Il a tout d'abord jugé inexact de considérer ce délit comme l'une des causes de la surpopulation carcérale. Il a fait valoir que le nombre d'étrangers condamnés à une peine d'emprisonnement ferme pour ce seul délit était très résiduel et que la plupart des étrangers en situation irrégulière détenus dans les établissements pénitentiaires l'étaient soit pour d'autres infractions, soit pour le délit de refus d'embarquement. Il a observé que les étrangers auxquels était reproché le seul délit de séjour irrégulier faisaient la plupart du temps, à l'issue de leur garde à vue, l'objet d'une procédure administrative de reconduite à la frontière, et non de poursuites. Il a ajouté que la nécessité de privilégier la voie administrative, et non la voie pénale, dans un tel cas avait d'ailleurs été régulièrement rappelée aux parquets et aux préfets au cours des dernières années, une nouvelle circulaire commune du ministère de la justice et du ministère de l'intérieur en ce sens devant d'ailleurs être prochainement diffusée. Enfin, il a estimé que les réformes récentes, notamment l'allongement de la durée de la rétention administrative préalable à la reconduite à la frontière, étaient venues renforcer l'efficacité de la voie administrative.

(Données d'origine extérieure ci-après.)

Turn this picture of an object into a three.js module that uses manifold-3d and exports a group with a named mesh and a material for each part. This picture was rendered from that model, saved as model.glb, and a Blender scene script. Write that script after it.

a ensuite estimé que la dépénalisation de cette infraction présenterait le double inconvénient :

- en droit, de ne plus permettre l'arrestation et le placement en garde à vue des étrangers en situation irrégulière, alors que ces mesures sont nécessaires à la fois pour permettre la mise en oeuvre de la procédure de reconduite administrative, mais aussi, dans certains cas, pour permettre des enquêtes relatives aux filières clandestines d'immigration ;

- en opportunité, d'être interprétée comme une volonté de lutter de façon moins efficace contre l'immigration clandestine.

En conclusion, M. Pascal Clément a déclaré que l'immigration constituait un défi majeur pour la société française et s'est engagé à l'aborder avec lucidité et détermination dans le respect des principes républicains.